6  Changing the Loss: Huber, Quantile, LAD

NoteWhat you’ll be able to do

Swap a squared-error loss for a Huber (robust) or quantile (asymmetric) loss by editing a single line, and understand how each changes the estimator.

6.1 The loss is a knob

Every regression in this book has the shape

\[\underset{\beta}{\mbox{minimize}}\quad \sum_i \phi\big(y_i - x_i^\top\beta\big),\]

and the choice of the loss \(\phi\) is the choice of estimator. Squared loss gives least squares. In Chapter 2 we already swapped it for absolute value (\(\phi(u)=|u|\)) to get least-absolute-deviation regression — one edited line. This chapter takes that idea seriously: two more losses, two more estimators, same code.

6.2 Huber: robust to outliers

Least squares is famously sensitive to outliers — a few bad points drag the whole fit. The Huber loss behaves like squared error for small residuals but only linearly for large ones, so outliers pull less:

\[ \phi_M(u) = \begin{cases} u^2 & |u| \le M \\ 2M|u| - M^2 & |u| > M. \end{cases} \]

To see it, we generate a one-predictor problem and flip the sign of 10% of the responses — nasty outliers by construction.

set.seed(1289)
m <- 450; M <- 1; pflip <- 0.10
beta_true <- 5
X <- matrix(rnorm(m), ncol = 1)
y_true <- X * beta_true
flip <- 2 * rbinom(m, 1, 1 - pflip) - 1     # -1 flips the sign
y <- flip * y_true + rnorm(m)

Now fit the same problem with two losses — squared and Huber:

beta <- Variable(1)

ols <- Problem(Minimize(sum_squares(y - X %*% beta)))
psolve(ols); beta_ols <- value(beta)
[1] 4494.614
hub <- Problem(Minimize(sum(huber(y - X %*% beta, M))))
psolve(hub); beta_hub <- value(beta)
[1] 1046.055
c(true = beta_true, OLS = beta_ols, Huber = beta_hub)
    true      OLS    Huber 
5.000000 4.160588 4.966967 

The Huber estimate sits far closer to the truth (5); OLS is dragged toward zero by the flipped points.
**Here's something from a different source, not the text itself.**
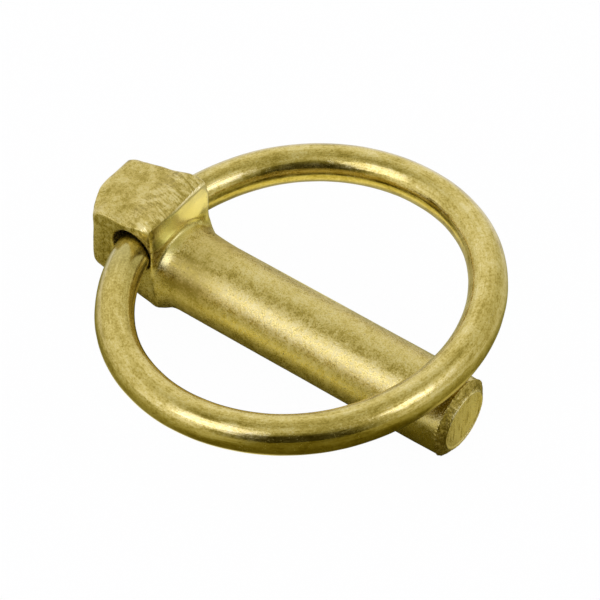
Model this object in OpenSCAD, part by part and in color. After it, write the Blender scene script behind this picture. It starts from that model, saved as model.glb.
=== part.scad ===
// Linch pin: a forged pin with a sprung wire ring that swings in the pin's eye.
// The shank lies along +X, and x = 0 is where its straight round part begins.

/* [Shank] */
// Diameter of the round shank
shank_d = 10; // [8:0.5:12]
// Length from the end of the collar fillet to the tip
shank_l = 38.7; // [30:0.1:60]
// Length of the parallel grip, from the collar fillet to where the closed ring's wire begins
grip_l = 34; // [25:0.1:55]
// Diameter at the end of the slight taper that leads on from the grip
lead_d = 9.9; // [7.9:0.05:9.9]
// Diameter of the cut face at the tip
tip_face_d = 7.6; // [5:0.1:7.8]
// Length of the chamfer at the tip
tip_chamfer_l = 0.8; // [0.3:0.1:2]

/* [Collar] */
// Radius of the fillet between the shank and the collar
fillet_r = 2.7; // [2.6:0.1:3.5]
// Distance from the start of the straight shank back to the collar face
collar_back = 2.4; // [1:0.1:2.5]
// Lean of the collar face above the fillet, away from the tip
collar_lean = 10; // [0:0.5:15]
// Distance from the collar face back to the front of the foot
foot_setback = 0.3; // [0:0.1:1]
// Length of the flat under the foot
foot_l = 0.7; // [0.3:0.1:1.5]
// Length of the flat land on top of the collar
land_l = 2.2; // [1:0.1:4]
// Length of the slope from the land down to the eye
land_slope_l = 2.8; // [2:0.1:4]
// Height of that slope
land_slope_h = 0.9; // [0.3:0.1:1]

/* [Eye] */
// How far each side face of the head stands out past the shank
cheek = 0.3; // [0.1:0.1:1]
// How far the head's foot reaches below the shank
foot = 0.15; // [0.05:0.05:0.5]
// How far the bore's axis lies below the top of the shank
bore_drop = 0.8; // [0:0.1:2]
// Least gap between the curved wire and the bore
bore_play = 0.12; // [0.08:0.01:0.3]
// Chamfer at each mouth of the bore
bore_mouth = 0.2; // [0.1:0.05:0.4]
// Metal between the bore and the collar face
front_wall = 0.9; // [0.8:0.05:3]
// Metal between the bore and the free end of the head
end_wall = 5.1; // [2:0.1:8]
// Metal over the bore, up to the land
roof = 2.35; // [1.5:0.05:4]
// Fall of the head's top from the foot of the land to the free end
top_fall = 0.6; // [0:0.1:2]
// Rise of the head's underside from the foot to the free end
belly_rise = 2.5; // [0:0.1:3]
// Radius of the long edges along the top of the head
shoulder_r = 1.6; // [0.5:0.1:2.5]
// Radius of the long edges along the underside of the head
belly_r = 3.3; // [1:0.1:4]
// Radius of the crowned free end, seen from above
crown_r = 13.2; // [8:0.1:20]
// How far the crown's centre lies to one side of the shank's axis
crown_skew = 1.9; // [0:0.1:3]
// Radius of the edges round the free end
end_edge_r = 1.2; // [0.5:0.1:2]

/* [Ring] */
// Diameter of the spring wire
wire_d = 4.7; // [3:0.1:5]
// Length of the oval ring to the middle of its wire, from the bore to the tip
ring_l = 42.8; // [36:0.1:60]
// Width of the oval ring to the middle of its wire
ring_w = 46.8; // [38:0.1:70]
// Angle by which the oval has crept round through the bore
ring_turn = 5.4; // [0:0.1:8]
// How far the ring has slid to one side in the bore
ring_slide = 0.5; // [0:0.1:1]
// Gap between the wire's two ends, inside the bore
end_gap = 1; // [0.5:0.1:3]
// Clearance between the closed ring and the shank
rest_gap = 0.05; // [0.02:0.01:0.3]

/* [Hidden] */
$fn = 96;
corner_steps = 8;

shank_r = shank_d / 2;
wire_r = wire_d / 2;
head_w = shank_d + 2 * cheek;
far = 4 * head_w;

// The ring is a four-centred oval, whose centres lie on 3-4-5 triangles.
oval_unit = (ring_w - ring_l) / 4;
nose_offset = 4 * oval_unit;
side_offset = 3 * oval_unit;
nose_r = ring_l / 2 + nose_offset;
side_r = ring_w / 2 - side_offset;

// The wire is curved, so it bows by this much across the head's width. The deepest point of
// its curve lies nose_y to one side of the shank's axis.
nose_y = nose_offset * sin(ring_turn) + ring_slide;
bore_bow = nose_r - sqrt(nose_r * nose_r - pow(head_w / 2 + nose_y, 2));
bore_r = wire_r + bore_bow / 2 + bore_play;
bore_x = -(collar_back + front_wall + bore_r);
bore_z = shank_r - bore_drop;

// Height at which the fillet meets the collar face
rim_z = shank_r + fillet_r - sqrt(fillet_r * fillet_r - collar_back * collar_back);

// Corners of the head's side outline, and root_x, the hidden end of the shank inside the head
foot_z = -(shank_r + foot);
foot_front_x = -collar_back - foot_setback;
foot_back_x = foot_front_x - foot_l;
root_x = foot_front_x - foot_l / 4;
land_z = bore_z + bore_r + roof;
land_front_x = -collar_back - (land_z - rim_z) * tan(collar_lean);
land_back_x = land_front_x - land_l;
eye_top_x = land_back_x - land_slope_l;
eye_top_z = land_z - land_slope_h;
end_x = bore_x - bore_r - end_wall;
end_top_z = eye_top_z - top_fall;
end_bottom_z = foot_z + belly_rise;

// Angle of the closed ring, where it lies on top of the shank
rest_angle = asin((shank_r + wire_r + rest_gap - bore_z) / (ring_l - bore_bow / 2));

// A corner is [x, z, radius]. A radius of 0 leaves it sharp.
function xz(corner) = [corner.x, corner.y];
function unit(v) = v / norm(v);
function corner_arc(a, b, c, r) =
    let (
        half_angle = acos(unit(a - b) * unit(c - b)) / 2,
        centre = b + unit(unit(a - b) + unit(c - b)) * r / sin(half_angle),
        first = b + unit(a - b) * r / tan(half_angle) - centre,
        last = b + unit(c - b) * r / tan(half_angle) - centre,
        start = atan2(first.y, first.x),
        turn = atan2(last.y, last.x) - start,
        sweep = turn > 180 ? turn - 360 : (turn < -180 ? turn + 360 : turn)
    )
    [
        for (i = [0:corner_steps])
            let (angle = start + sweep * i / corner_steps)
            centre + r * [cos(angle), sin(angle)]
    ];
function rounded(corners) = [
    for (i = [0:len(corners) - 1])
        let (
            last = len(corners) - 1,
            before = xz(corners[i == 0 ? last : i - 1]),
            here = xz(corners[i]),
            after = xz(corners[i == last ? 0 : i + 1]),
            r = corners[i].z
        )
        each (r > 0 ? corner_arc(before, here, after, r) : [here])
];

// Turns a shape drawn along Z to lie along the shank.
module along_shank() {
    rotate([0, 90, 0]) children();
}

module shank() {
    along_shank() rotate_extrude()
        polygon([
            [0, root_x],
            [shank_r, root_x],
            [shank_r, grip_l],
            [lead_d / 2, shank_l - tip_chamfer_l],
            [tip_face_d / 2, shank_l],
            [0, shank_l]
        ]);
}

// Section across the head: flat side faces, with one pair of long edges rounded
module head_section(edge_r) {
    translate([-head_w / 2, -far]) square([head_w, far - edge_r]);
    translate([-head_w / 2 + edge_r, -far]) square([head_w - 2 * edge_r, far]);
    for (side = [-1, 1])
        translate([side * (head_w / 2 - edge_r), -edge_r]) circle(r = edge_r);
}

// A long bar of that section, whose top runs through two points of the side outline
module head_bar(from, to, edge_r) {
    run = to - from;
    translate([from.x, 0, from.y])
        rotate([0, -atan2(run.y, run.x), 0])
        rotate([90, 0, 90])
        linear_extrude(2 * far, center = true)
        head_section(edge_r);
}

module upper_bar() {
    head_bar([end_x, end_top_z], [land_front_x, land_z + shoulder_r / 2], shoulder_r);
}

module lower_bar() {
    mirror([0, 0, 1]) head_bar([end_x, -end_bottom_z], [foot_back_x, -foot_z], belly_r);
}

module side_outline() {
    polygon(rounded([
        [land_front_x, land_z, 0],
        [land_back_x, land_z, 4],
        [eye_top_x, eye_top_z, 6],
        [end_x, end_top_z, end_edge_r],
        [end_x, end_bottom_z, end_edge_r],
        [foot_back_x, foot_z, 0],
        [foot_front_x, foot_z, 0],
        [-collar_back, rim_z, 0]
    ]));
}

// The straight long edges leave the land's front corners sharp and bite deeper towards the free end.
module head_block() {
    intersection() {
        rotate([90, 0, 0]) linear_extrude(2 * head_w, center = true) side_outline();
        upper_bar();
        lower_bar();
        translate([end_x + crown_r, crown_skew, 0])
            cylinder(r = crown_r, h = far, center = true);
    }
}

// Fillet from the shank up to the collar face, no wider or deeper than the head
module collar_fillet() {
    intersection() {
        along_shank() rotate_extrude() difference() {
            translate([0, root_x]) square([rim_z, -root_x]);
            translate([shank_r + fillet_r, 0]) circle(r = fillet_r);
        }
        mirror([0, 0, 1]) head_bar([-fillet_r, -foot_z], [0, -foot_z], belly_r);
    }
}

module bore() {
    translate([bore_x, 0, bore_z]) rotate([90, 0, 0]) {
        cylinder(r = bore_r, h = 2 * head_w, center = true);
        for (side = [0, 1])
            mirror([0, 0, side])
            translate([0, 0, head_w / 2 - bore_mouth])
            cylinder(r1 = bore_r, r2 = bore_r + 2 * bore_mouth, h = 2 * bore_mouth);
    }
}

module pin() {
    color("#c8b876") difference() {
        union() {
            shank();
            collar_fillet();
            head_block();
        }
        bore();
    }
}

// The part of a full bend between two lines through its centre, which rise 3 in 4
module bend(centre, bend_r, facing) {
    reach = ring_l + ring_w;
    sector = facing.x != 0
        ? [[0, 0], reach * [4 * facing.x, 3], reach * [4 * facing.x, -3]]
        : [[0, 0], reach * [4, 3 * facing.y], reach * [-4, 3 * facing.y]];
    translate([centre.x, centre.y, 0]) intersection() {
        rotate_extrude() translate([bend_r, 0]) circle(r = wire_r);
        linear_extrude(2 * wire_d, center = true) polygon(sector);
    }
}

// The flat oval ring about its own centre, open at its -X end
module oval_ring() {
    difference() {
        union() {
            for (end = [-1, 1])
                bend([-end * nose_offset, 0], nose_r, [end, 0]);
            for (side = [-1, 1])
                bend([0, side * side_offset], side_r, [0, side]);
        }
        translate([-ring_l / 2, 0, 0])
            cube([2 * wire_d, end_gap, 2 * wire_d], center = true);
    }
}

module ring() {
    color("#cdbb74")
        translate([bore_x, 0, bore_z])
        rotate([0, -rest_angle, 0])
        translate([nose_r - nose_offset * cos(ring_turn) - bore_bow / 2, ring_slide, 0])
        rotate([0, 0, ring_turn])
        oval_ring();
}

pin();
ring();
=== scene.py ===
import math
import bmesh
import bpy
from mathutils import Matrix, Vector, noise


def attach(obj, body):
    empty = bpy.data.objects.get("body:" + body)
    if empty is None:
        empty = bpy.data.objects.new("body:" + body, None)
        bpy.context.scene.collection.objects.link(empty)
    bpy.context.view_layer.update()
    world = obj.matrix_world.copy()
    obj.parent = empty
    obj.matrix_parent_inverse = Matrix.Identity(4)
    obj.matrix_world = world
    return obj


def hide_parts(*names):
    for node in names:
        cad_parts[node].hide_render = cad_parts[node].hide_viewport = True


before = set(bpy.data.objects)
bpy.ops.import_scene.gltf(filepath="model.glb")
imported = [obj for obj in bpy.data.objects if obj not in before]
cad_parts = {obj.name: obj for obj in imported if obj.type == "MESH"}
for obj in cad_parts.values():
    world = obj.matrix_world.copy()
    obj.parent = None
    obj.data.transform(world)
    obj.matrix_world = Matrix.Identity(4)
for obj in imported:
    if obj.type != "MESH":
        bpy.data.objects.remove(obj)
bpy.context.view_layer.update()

# Lengths below are millimetres in the part's own frame unless a name says otherwise.
MM = 0.001

# The ring, as the part gives it
WIRE_R = 2.35
NOSE_R = 25.4
NOSE_OFFSET = 4.0
SIDE_R = 20.4
SIDE_OFFSET = 3.0
END_GAP = 1.0
RING_TURN = 5.4
REST_ANGLE = 4.3264
RING_SLIDE = 0.5
BORE_X = -6.1512
BORE_Z = 4.2
BORE_BOW = 0.762393

# The pin, as the part gives it
TIP_X = 38.7
CHAMFER_L = 0.8
LEAD_R = 4.95
TIP_FACE_R = 3.8
CHAMFER_X = TIP_X - CHAMFER_L
CHEEK_Y = 5.3
FLOOR_Z = -5.15


def from_angles(azimuth, elevation):
    """The direction at an azimuth from +X and an elevation, both in degrees."""
    a = math.radians(azimuth)
    e = math.radians(elevation)
    return Vector((math.cos(a) * math.cos(e), math.sin(a) * math.cos(e), math.sin(e)))


# ---------------------------------------------------------------- shader bench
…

Only the loss line changed.

ggplot(data.frame(X = X, y = y), aes(X, y)) +
  geom_point(alpha = 0.3) +
  geom_abline(aes(slope = beta_ols,  intercept = 0, color = "OLS"),   linewidth = 1) +
  geom_abline(aes(slope = beta_hub,  intercept = 0, color = "Huber"), linewidth = 1) +
  geom_abline(aes(slope = beta_true, intercept = 0, color = "Truth"),
              linetype = "dashed") +
  scale_color_manual(values = c(OLS = "red", Huber = "blue", Truth = "black"),
                     name = NULL) +
  theme_minimal()

OLS is pulled toward the outliers; Huber resists.
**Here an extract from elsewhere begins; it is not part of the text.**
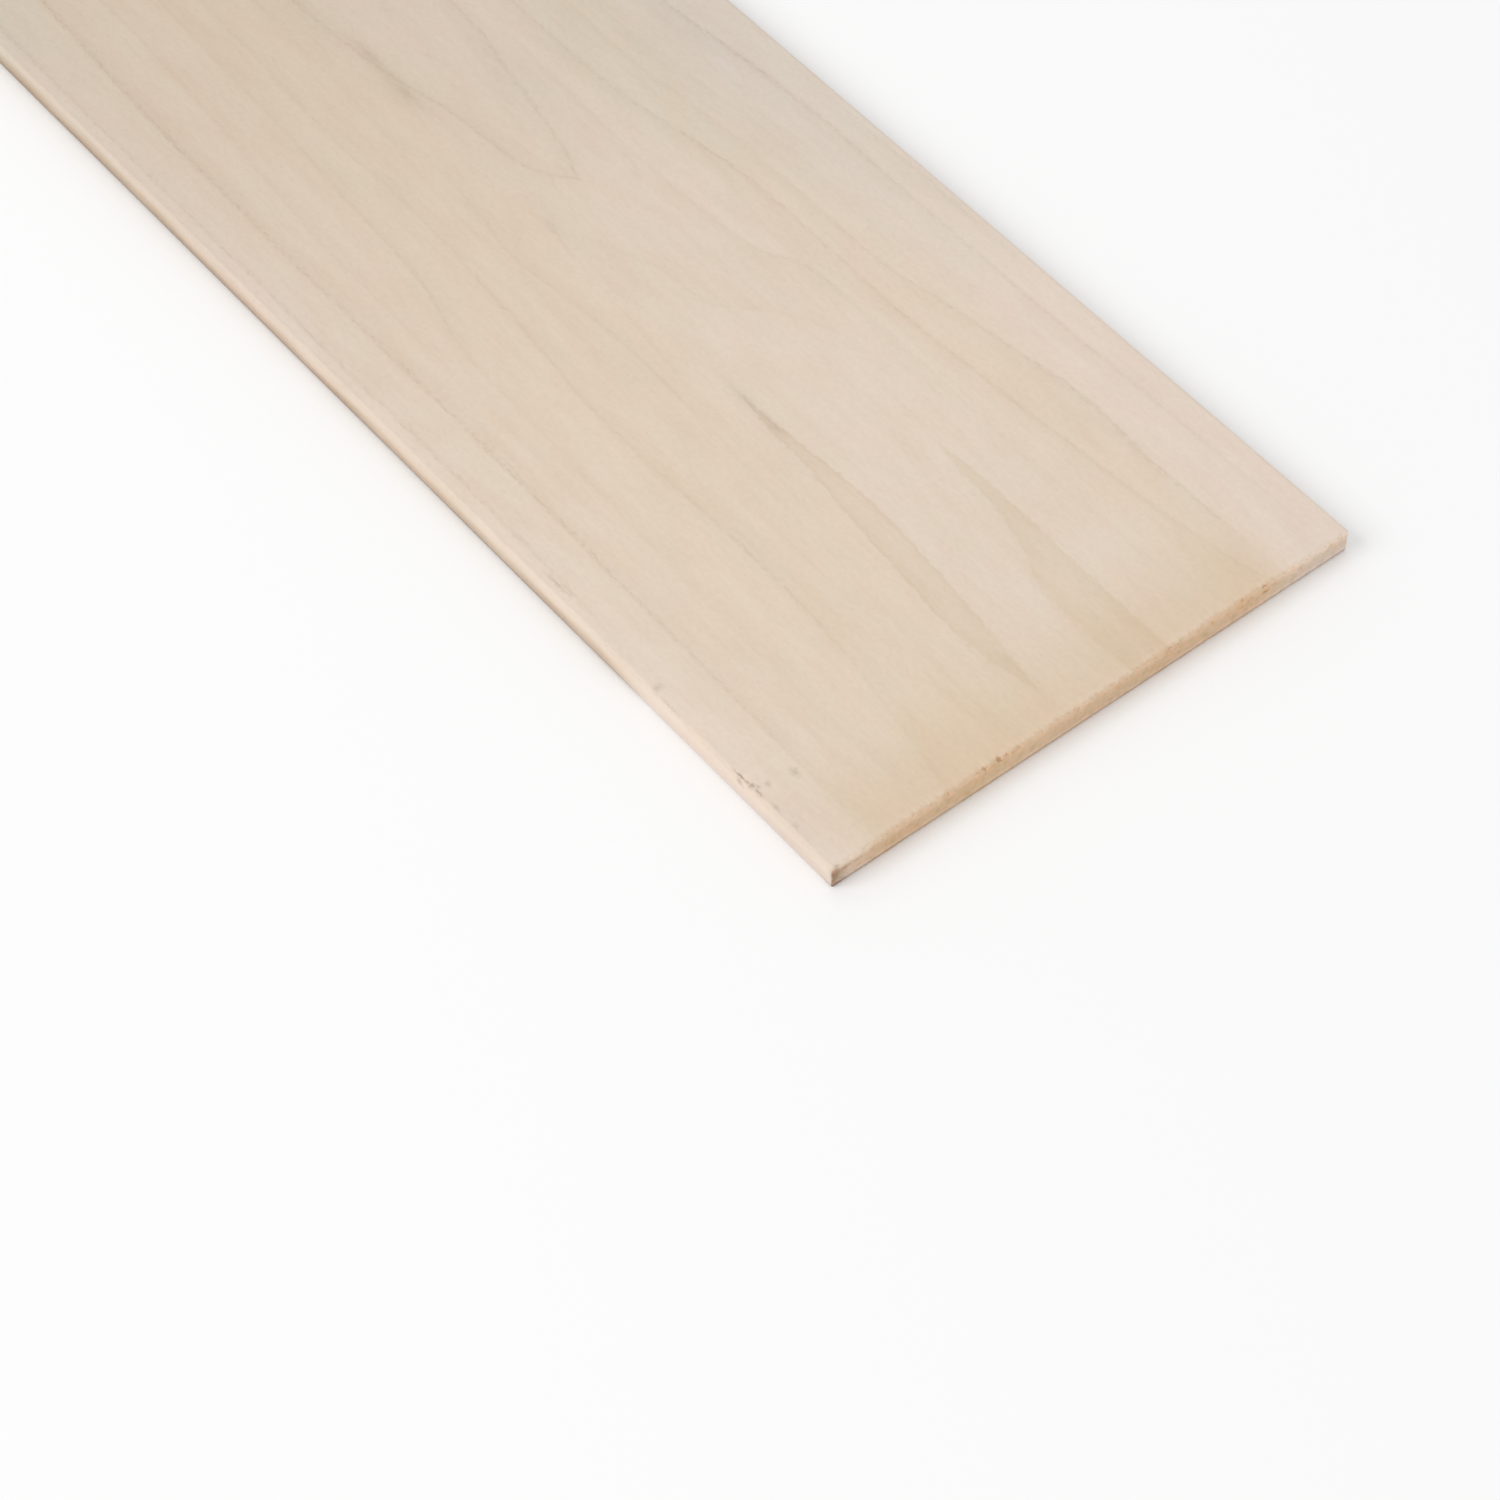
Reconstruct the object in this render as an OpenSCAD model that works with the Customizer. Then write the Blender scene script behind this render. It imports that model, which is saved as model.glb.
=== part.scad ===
// Planed poplar board, a nominal 1/4 x 6 in hobby board, in millimetres.
// It lies flat: +X along the grain, +Y across the width, +Z up through the thickness.
// The origin is the centre of the underside.

/* [Section] */

// Finished width, across the grain
board_width = 139.7; // [38:0.1:300]

// Finished thickness
board_thickness = 6.35; // [3:0.05:40]

// Radius of the four eased arrises that run along the grain
long_arris_radius = 0.8; // [0.2:0.1:1.4]

/* [Length] */

// Length the board is cut to, along the grain
board_length = 914.4; // [150:0.1:3660]

// Radius left by one light sanding stroke round each sawn end, top and bottom
end_arris_radius = 0.4; // [0.1:0.1:1.4]

// Radius of the four upright corners, seen from above
corner_radius = 0.5; // [0.1:0.1:5]

/* [Hidden] */

// Wood colour of a planed poplar face
sapwood_colour = [0.86, 0.79, 0.70];

// Smooth arcs at any radius above
$fn = 64;

// A rectangle centred on the origin, of full size x by y, whose four corners are arcs.
// Flats and arcs are both placed from the same half sizes, so that they meet at any size.
module eased_rectangle(size_x, size_y, radius) {
    half_x = size_x / 2;
    half_y = size_y / 2;
    polygon([
        [half_x, half_y - radius], [half_x - radius, half_y],
        [radius - half_x, half_y], [-half_x, half_y - radius],
        [-half_x, radius - half_y], [radius - half_x, -half_y],
        [half_x - radius, -half_y], [half_x, radius - half_y]
    ]);
    for (x = [-1, 1], y = [-1, 1])
        translate([x * half_x, y * half_y])
            translate([-x * radius, -y * radius])
                circle(r = radius);
}

// The planed section, run along the grain: it eases the four long arrises.
module planed_section() {
    rotate([90, 0, 90])
        linear_extrude(board_length, center = true)
            eased_rectangle(board_width, board_thickness, long_arris_radius);
}

// The side elevation, run across the width: square-sawn ends with their arrises broken.
module side_elevation() {
    rotate([90, 0, 0])
        linear_extrude(board_width, center = true)
            eased_rectangle(board_length, board_thickness, end_arris_radius);
}

// The plan, run through the thickness: it takes the points off the four upright corners.
module plan() {
    linear_extrude(board_thickness, center = true)
        eased_rectangle(board_length, board_width, corner_radius);
}

// One solid piece of stock, which is what its section, elevation and plan have in common.
module poplar_board() {
    color(sapwood_colour)
        translate([0, 0, board_thickness / 2])
            intersection() {
                planed_section();
                side_elevation();
                plan();
            }
}

poplar_board();
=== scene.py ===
"""Looks for a planed poplar board that lies on its underside.

The board's own measures are used throughout, in millimetres:
  along   from the near end (+X) towards the far end
  across  from the front long side (-Y) towards the back one
  height  above the underside
  depth   below the top face
"""

import math

import bpy
import numpy as np
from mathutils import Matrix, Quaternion, Vector


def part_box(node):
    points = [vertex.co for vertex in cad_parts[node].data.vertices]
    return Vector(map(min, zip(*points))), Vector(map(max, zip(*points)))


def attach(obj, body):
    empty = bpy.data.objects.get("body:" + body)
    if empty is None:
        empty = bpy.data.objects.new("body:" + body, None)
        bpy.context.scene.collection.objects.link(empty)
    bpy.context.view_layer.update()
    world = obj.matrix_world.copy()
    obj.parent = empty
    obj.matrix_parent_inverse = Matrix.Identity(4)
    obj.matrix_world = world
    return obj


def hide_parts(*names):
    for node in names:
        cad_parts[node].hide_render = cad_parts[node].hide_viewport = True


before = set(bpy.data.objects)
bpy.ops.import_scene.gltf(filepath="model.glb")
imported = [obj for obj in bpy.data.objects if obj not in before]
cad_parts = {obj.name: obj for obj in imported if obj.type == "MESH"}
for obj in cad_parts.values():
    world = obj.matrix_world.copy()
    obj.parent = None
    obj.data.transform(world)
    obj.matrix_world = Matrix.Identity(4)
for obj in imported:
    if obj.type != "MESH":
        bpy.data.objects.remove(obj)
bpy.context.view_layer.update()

MM = 0.001
low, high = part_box("poplar_board")
LENGTH, WIDTH, THICKNESS = ((high - low) / MM)[:]

# ---------------------------------------------------------------- camera and studio

# Where the photo was taken from, in degrees and millimetres, and the point it looks at
CAMERA_AZIMUTH = 50.08
CAMERA_ELEVATION = 52.30
CAMERA_ROLL = 1.06
CAMERA_DISTANCE = 865.2
CAMERA_LENS = 104.3
CAMERA_SENSOR = 36
AIM_ALONG = 32.9
AIM_ACROSS = 6.0

# The camera's reach and the studio's sizes and distances are in metres.
CAMERA_REACH = (0.01, 50)
FLOOR_HALF = 6.0
FLOOR_TONE = 0.975
SKY_STRENGTH = 0.78
KEY_AZIMUTH = -12
KEY_ELEVATION = 40
KEY_DISTANCE = 4.0
KEY_SIZE = 2.4
KEY_POWER = 60


def place(along, across, height):
    """A point of the board, in metres in the row frame."""
    return Vector((high.x - along * MM, low.y + across * MM, low.z + height * MM))


def direction(azimuth, elevation):
    """The unit vector that points from the board to something at that azimuth and elevation."""
    a, e = math.radians(azimuth), math.radians(elevation)
    return Vector((math.sin(a) * math.cos(e), -math.cos(a) * math.cos(e), math.sin(e)))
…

6.3 Quantile: an asymmetric loss

Least squares estimates the conditional mean. To estimate a conditional quantile — say the 10th or 90th percentile — we tilt the absolute-value loss so that over- and under-prediction are penalized unequally:

\[\phi_\tau(u) = \tfrac{1}{2}|u| + \big(\tau - \tfrac{1}{2}\big)u, \qquad \tau \in (0,1).\]

At \(\tau = 0.5\) this is symmetric (the median / LAD); push \(\tau\) up or down and the fit tracks a higher or lower quantile. In CVXR it is, again, a one-line function:

quant_loss <- function(u, tau) 0.5 * abs(u) + (tau - 0.5) * u

We make data whose spread grows with \(x\) (heteroscedastic), so different quantiles fan out:

set.seed(7)
nq <- 200
xq <- runif(nq, 0, 4)
yq <- 1 + 2 * xq + rnorm(nq, sd = 0.5 + xq)   # noise widens with x
Xq <- cbind(1, xq)

Fit several quantiles — the same solve, only tau changes:

taus <- c(0.1, 0.5, 0.9)
bq <- Variable(2)
coefs <- sapply(taus, function(tau) {
  prob <- Problem(Minimize(sum(quant_loss(yq - Xq %*% bq, tau))))
  psolve(prob, solver = "CLARABEL")   # robust choice for the kink at tau = 0.5
  check_solver_status(prob)
  value(bq)
})
colnames(coefs) <- paste0("tau=", taus)
round(coefs, 3)
     tau=0.1 tau=0.5 tau=0.9
[1,]  -0.147   1.399   1.437
[2,]   1.001   1.889   3.453
df_lines <- data.frame(tau = factor(taus),
                       intercept = coefs[1, ], slope = coefs[2, ])
ggplot(data.frame(xq, yq), aes(xq, yq)) +
  geom_point(alpha = 0.3) +
  geom_abline(data = df_lines,
              aes(intercept = intercept, slope = slope, color = tau),
              linewidth = 1) +
  labs(x = "x", y = "y", color = expression(tau)) +
  theme_minimal()

Quantile fits fan out where the spread is largest.

The three lines spread apart as \(x\) (and the noise) grows — exactly what quantile regression is for.

6.4 Exercise

Exercise (⭐). The Huber threshold \(M\) interpolates between two losses. What does Huber regression become as \(M \to 0\)? As \(M \to \infty\)? Check the small-\(M\) case against the LAD fit from Chapter 2.

As \(M \to 0\) the quadratic region vanishes and Huber \(\to\) (a scaled) absolute loss — LAD regression. As \(M \to \infty\) everything is “small,” so Huber \(\to\) squared loss — OLS.

small_M <- Problem(Minimize(sum(huber(y - X %*% beta, 0.01))))
psolve(small_M); val_small <- value(beta)
[1] 14.00813
lad <- Problem(Minimize(sum(abs(y - X %*% beta))))
psolve(lad); val_lad <- value(beta)
[1] 702.6453
c(huber_smallM = val_small, LAD = val_lad)
huber_smallM          LAD 
    5.028715     5.031708 

The two nearly coincide.

6.5 Takeaways

  • The loss is the estimator: squared → mean, Huber → robust, tilted-\(\ell_1\) → quantiles, absolute → median.
  • Each is a one-line change to the objective — the modeling vocabulary you are building transfers directly.
  • A kinked loss can trip a particular solver; naming a robust solver (solver = "CLARABEL") is sometimes the easiest fix.

See Huber and Quantile.